Both Blumenfeld and Masterson commended Lee for having confidence to run. Masterson said she thought other women had been prevented from running due to fears about public perception.

“You really have to put yourself out there,” she said.

Lew said she had fears about such perceptions when she was running, but she didn’t know if those worries are greater for women than they are for men. She said her own qualms were trumped by her desire to improve Northwestern.

Steps toward change

Three women already will likely fill positions formerly filled by men on the executive board next academic year. Weinberg junior Sofia Sami is running unopposed for academic vice president. McCormick junior Abby Klearman will be parliamentarian, and Weinberg junior Katie Funderburg will be the first female ASG speaker in more than 20 years.

Funderburg was a Panhellenic Association senator prior to moving up to speaker. She said working in the Greek Caucus with other women was helpful and gave her confidence.

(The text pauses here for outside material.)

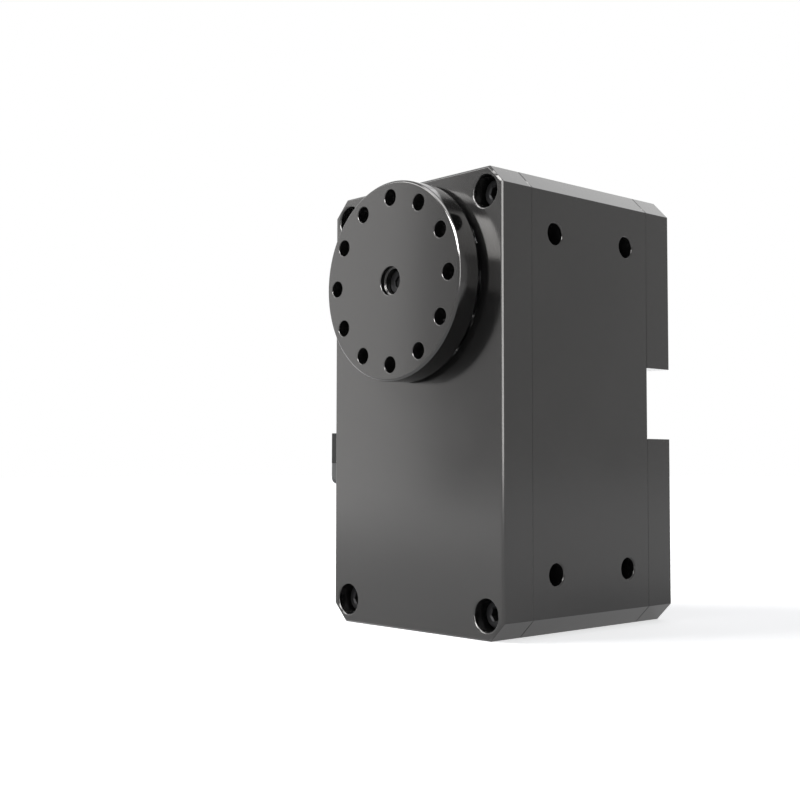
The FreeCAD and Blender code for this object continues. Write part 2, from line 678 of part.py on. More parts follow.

“That is why I moved on to take other roles in the organization,” Funderburg said. “I think it’s a positive change.”

Her predecessor, Weinberg junior Ani Ajith — a former Daily staffer and current presidential candidate — said she was the most qualified of the candidates. Still, he said he was additionally inclined to support her because he believes the executive board needs diversity.

“I think when you are looking at the people who are representing not only ASG but the campus on the executive board, we have to make sure that a very diverse set of viewpoints are represented,” Ajith said.

Masterson also noted that the creation of the chief-of-staff position in the past year to deal with personal relations issues would likely improve the issue. She said ASG needs to change, especially in its double standards.

“I have a legacy of doing a good job, but being a bitch,” she said. “I’ve never been a bitch.”

Joseph Diebold contributed reporting.